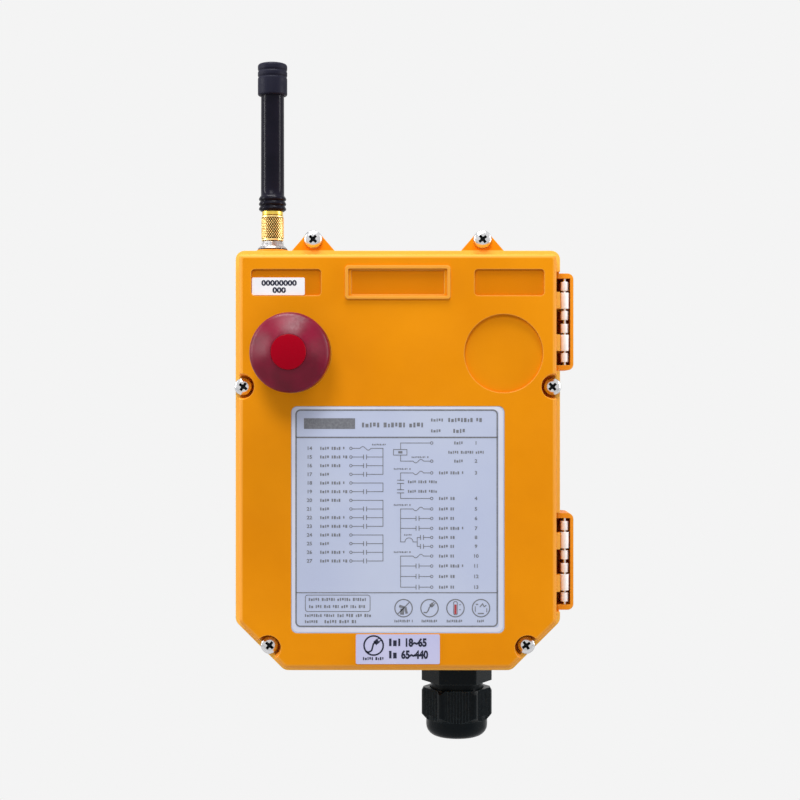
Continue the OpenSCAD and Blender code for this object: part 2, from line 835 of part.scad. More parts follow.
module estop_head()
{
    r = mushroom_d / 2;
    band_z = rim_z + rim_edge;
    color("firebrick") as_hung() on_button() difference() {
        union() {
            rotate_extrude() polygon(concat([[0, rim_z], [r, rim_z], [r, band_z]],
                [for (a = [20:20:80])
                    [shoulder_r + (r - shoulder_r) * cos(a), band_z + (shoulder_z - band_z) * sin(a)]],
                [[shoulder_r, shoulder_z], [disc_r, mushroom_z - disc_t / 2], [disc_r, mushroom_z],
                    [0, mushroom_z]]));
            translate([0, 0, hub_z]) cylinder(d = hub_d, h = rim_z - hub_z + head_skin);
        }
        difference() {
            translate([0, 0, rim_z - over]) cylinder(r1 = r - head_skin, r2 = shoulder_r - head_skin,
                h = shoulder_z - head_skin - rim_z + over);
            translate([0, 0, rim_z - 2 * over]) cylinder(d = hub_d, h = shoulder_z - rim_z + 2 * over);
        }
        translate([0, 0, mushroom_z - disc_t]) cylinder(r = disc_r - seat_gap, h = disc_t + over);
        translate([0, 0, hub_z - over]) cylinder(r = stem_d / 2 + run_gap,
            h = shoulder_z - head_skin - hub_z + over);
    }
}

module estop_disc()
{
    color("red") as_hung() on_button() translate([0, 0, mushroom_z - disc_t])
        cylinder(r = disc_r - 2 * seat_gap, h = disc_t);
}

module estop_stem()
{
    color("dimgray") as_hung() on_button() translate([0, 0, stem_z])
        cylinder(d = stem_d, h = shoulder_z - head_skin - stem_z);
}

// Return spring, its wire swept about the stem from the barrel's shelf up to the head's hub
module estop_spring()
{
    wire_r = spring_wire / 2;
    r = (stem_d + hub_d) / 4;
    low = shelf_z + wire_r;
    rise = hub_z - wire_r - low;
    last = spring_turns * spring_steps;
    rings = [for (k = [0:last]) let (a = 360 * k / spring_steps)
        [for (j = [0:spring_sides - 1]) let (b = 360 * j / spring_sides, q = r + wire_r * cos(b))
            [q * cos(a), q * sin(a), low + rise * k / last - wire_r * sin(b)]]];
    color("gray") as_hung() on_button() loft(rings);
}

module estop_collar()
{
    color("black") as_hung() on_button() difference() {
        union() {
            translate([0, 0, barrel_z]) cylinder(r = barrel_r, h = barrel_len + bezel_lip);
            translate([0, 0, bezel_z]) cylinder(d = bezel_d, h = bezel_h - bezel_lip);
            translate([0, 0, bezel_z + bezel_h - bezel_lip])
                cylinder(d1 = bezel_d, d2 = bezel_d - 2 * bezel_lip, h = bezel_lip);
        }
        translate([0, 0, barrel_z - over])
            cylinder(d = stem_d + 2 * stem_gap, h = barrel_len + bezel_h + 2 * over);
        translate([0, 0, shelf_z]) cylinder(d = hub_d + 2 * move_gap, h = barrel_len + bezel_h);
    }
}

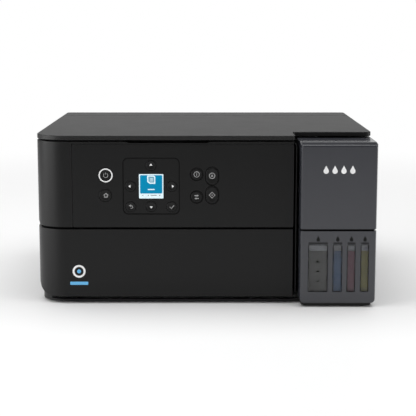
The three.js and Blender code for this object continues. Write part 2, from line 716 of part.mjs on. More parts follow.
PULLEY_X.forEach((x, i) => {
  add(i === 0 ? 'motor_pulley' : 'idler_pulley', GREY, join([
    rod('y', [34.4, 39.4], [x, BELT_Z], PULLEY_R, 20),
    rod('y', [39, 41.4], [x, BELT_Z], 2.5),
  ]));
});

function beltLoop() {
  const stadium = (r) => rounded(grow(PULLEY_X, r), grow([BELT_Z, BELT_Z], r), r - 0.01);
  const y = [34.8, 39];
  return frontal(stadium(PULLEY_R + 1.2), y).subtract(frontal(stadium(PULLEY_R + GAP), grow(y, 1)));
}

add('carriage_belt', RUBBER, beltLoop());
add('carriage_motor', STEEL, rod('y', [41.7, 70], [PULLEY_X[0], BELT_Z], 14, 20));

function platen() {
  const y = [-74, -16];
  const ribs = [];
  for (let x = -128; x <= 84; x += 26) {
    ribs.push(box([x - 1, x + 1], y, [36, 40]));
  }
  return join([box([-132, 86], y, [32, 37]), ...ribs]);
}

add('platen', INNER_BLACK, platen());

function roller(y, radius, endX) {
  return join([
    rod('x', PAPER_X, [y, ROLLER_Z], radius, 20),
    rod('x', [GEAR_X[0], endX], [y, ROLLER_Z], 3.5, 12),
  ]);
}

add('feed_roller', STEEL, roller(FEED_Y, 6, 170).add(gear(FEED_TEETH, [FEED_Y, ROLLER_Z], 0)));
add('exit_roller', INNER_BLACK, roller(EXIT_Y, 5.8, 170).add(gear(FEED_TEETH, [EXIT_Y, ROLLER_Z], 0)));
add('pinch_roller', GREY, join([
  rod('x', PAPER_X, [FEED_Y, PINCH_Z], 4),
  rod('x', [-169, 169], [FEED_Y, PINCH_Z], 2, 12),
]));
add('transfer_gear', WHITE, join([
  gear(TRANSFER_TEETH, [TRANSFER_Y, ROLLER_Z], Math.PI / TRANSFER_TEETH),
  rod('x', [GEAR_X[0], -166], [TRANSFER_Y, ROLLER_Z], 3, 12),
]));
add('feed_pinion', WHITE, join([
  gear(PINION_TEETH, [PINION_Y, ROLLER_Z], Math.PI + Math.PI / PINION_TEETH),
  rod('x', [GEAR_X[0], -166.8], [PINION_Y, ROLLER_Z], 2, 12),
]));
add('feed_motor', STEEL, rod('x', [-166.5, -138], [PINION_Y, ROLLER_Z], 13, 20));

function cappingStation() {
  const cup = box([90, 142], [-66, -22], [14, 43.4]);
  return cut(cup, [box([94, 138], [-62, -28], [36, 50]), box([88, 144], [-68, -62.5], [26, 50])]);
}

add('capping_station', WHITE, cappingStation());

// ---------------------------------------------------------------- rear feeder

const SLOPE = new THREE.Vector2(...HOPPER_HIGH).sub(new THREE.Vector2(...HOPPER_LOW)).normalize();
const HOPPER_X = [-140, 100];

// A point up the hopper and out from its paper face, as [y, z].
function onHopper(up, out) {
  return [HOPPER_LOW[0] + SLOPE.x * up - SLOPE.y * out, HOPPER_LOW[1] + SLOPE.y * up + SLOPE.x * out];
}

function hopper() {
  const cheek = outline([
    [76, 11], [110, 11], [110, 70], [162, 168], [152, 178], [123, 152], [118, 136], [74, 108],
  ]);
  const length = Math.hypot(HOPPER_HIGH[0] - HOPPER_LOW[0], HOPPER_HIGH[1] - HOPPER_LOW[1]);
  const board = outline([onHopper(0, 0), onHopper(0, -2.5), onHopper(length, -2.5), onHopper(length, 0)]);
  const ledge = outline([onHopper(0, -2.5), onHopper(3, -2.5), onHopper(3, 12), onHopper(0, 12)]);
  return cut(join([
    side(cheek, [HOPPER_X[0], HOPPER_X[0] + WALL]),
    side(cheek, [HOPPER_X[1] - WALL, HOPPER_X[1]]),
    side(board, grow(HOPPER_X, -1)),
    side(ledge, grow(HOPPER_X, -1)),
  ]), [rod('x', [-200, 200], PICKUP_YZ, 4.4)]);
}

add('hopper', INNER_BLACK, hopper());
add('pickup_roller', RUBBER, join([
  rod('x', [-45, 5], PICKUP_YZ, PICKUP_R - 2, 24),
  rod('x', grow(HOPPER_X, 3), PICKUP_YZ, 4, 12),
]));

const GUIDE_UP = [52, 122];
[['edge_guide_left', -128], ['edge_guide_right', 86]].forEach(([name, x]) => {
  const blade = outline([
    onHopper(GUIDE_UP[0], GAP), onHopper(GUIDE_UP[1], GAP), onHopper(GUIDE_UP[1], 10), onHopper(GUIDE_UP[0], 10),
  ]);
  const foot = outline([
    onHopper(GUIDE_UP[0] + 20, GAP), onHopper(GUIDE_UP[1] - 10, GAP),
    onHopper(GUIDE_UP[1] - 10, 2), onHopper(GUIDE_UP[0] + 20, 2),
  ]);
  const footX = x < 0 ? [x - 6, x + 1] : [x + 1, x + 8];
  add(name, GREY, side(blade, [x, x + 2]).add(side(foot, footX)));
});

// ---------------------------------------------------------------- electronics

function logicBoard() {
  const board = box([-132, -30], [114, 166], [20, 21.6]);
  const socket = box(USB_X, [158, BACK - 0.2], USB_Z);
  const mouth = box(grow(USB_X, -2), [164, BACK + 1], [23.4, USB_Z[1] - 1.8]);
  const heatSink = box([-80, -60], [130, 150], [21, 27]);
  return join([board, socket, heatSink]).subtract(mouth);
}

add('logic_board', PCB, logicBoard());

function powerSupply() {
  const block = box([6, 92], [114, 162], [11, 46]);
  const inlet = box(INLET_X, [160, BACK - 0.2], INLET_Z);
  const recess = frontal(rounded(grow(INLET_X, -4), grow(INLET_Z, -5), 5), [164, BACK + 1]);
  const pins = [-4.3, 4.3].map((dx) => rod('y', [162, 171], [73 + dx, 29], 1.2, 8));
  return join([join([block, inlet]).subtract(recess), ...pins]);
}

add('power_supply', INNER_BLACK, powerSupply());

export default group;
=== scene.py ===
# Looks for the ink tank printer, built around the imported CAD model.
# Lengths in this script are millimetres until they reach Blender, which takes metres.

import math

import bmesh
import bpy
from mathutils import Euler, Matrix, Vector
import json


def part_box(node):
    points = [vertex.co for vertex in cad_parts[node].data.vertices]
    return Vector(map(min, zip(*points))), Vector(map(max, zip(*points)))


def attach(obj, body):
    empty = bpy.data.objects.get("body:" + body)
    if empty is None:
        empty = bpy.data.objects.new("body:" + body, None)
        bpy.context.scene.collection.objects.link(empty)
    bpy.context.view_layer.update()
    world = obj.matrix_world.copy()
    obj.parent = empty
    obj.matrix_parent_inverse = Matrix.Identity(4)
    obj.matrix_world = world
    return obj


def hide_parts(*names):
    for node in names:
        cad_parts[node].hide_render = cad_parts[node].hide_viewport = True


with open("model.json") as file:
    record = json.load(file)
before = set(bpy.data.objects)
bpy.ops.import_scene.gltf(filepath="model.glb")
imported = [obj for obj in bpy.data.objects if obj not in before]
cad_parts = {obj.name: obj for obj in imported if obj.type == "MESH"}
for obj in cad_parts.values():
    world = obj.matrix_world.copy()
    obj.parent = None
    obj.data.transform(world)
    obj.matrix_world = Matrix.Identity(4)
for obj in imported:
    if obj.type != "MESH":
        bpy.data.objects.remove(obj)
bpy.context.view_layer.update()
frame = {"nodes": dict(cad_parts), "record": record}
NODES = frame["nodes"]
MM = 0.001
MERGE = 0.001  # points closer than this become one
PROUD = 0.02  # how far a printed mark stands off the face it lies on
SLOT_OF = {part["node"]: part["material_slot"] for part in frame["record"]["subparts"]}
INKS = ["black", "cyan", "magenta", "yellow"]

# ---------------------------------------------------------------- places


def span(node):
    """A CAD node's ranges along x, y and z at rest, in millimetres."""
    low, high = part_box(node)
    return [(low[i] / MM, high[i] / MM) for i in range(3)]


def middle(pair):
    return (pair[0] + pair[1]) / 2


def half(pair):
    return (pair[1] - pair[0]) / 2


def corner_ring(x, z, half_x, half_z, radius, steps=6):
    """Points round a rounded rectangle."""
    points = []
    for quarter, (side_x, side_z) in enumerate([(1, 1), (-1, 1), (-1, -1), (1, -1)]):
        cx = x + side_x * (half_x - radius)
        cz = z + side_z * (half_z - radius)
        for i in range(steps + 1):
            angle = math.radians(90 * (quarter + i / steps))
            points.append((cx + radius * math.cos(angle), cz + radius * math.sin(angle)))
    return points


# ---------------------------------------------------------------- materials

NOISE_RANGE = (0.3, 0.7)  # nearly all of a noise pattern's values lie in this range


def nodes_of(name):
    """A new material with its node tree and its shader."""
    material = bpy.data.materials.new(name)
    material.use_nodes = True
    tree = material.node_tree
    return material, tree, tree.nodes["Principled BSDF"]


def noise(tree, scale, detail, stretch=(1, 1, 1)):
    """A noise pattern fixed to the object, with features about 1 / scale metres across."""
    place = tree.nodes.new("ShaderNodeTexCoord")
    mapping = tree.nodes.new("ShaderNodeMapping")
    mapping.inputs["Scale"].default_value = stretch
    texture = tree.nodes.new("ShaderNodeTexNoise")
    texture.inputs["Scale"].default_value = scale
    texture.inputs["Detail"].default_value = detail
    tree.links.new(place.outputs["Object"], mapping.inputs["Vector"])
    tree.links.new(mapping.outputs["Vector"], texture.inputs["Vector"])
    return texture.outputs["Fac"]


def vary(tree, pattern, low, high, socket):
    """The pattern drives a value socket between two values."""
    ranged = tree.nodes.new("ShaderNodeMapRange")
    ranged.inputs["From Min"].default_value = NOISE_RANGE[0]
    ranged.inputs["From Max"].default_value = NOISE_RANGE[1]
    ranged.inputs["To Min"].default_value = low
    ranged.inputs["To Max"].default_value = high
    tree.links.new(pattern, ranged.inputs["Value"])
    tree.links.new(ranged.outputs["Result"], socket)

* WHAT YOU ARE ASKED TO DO
Output nothing except the lines from the line with "add('logic_board', PCB, logicBoard());" through the line with "obj.matrix_world = Matrix.Identity(4)", copied exactly, end lines included.

* OUTPUT BELOW
add('logic_board', PCB, logicBoard());

function powerSupply() {
  const block = box([6, 92], [114, 162], [11, 46]);
  const inlet = box(INLET_X, [160, BACK - 0.2], INLET_Z);
  const recess = frontal(rounded(grow(INLET_X, -4), grow(INLET_Z, -5), 5), [164, BACK + 1]);
  const pins = [-4.3, 4.3].map((dx) => rod('y', [162, 171], [73 + dx, 29], 1.2, 8));
  return join([join([block, inlet]).subtract(recess), ...pins]);
}

add('power_supply', INNER_BLACK, powerSupply());

export default group;
=== scene.py ===
# Looks for the ink tank printer, built around the imported CAD model.
# Lengths in this script are millimetres until they reach Blender, which takes metres.

import math

import bmesh
import bpy
from mathutils import Euler, Matrix, Vector
import json


def part_box(node):
    points = [vertex.co for vertex in cad_parts[node].data.vertices]
    return Vector(map(min, zip(*points))), Vector(map(max, zip(*points)))


def attach(obj, body):
    empty = bpy.data.objects.get("body:" + body)
    if empty is None:
        empty = bpy.data.objects.new("body:" + body, None)
        bpy.context.scene.collection.objects.link(empty)
    bpy.context.view_layer.update()
    world = obj.matrix_world.copy()
    obj.parent = empty
    obj.matrix_parent_inverse = Matrix.Identity(4)
    obj.matrix_world = world
    return obj


def hide_parts(*names):
    for node in names:
        cad_parts[node].hide_render = cad_parts[node].hide_viewport = True


with open("model.json") as file:
    record = json.load(file)
before = set(bpy.data.objects)
bpy.ops.import_scene.gltf(filepath="model.glb")
imported = [obj for obj in bpy.data.objects if obj not in before]
cad_parts = {obj.name: obj for obj in imported if obj.type == "MESH"}
for obj in cad_parts.values():
    world = obj.matrix_world.copy()
    obj.parent = None
    obj.data.transform(world)
    obj.matrix_world = Matrix.Identity(4)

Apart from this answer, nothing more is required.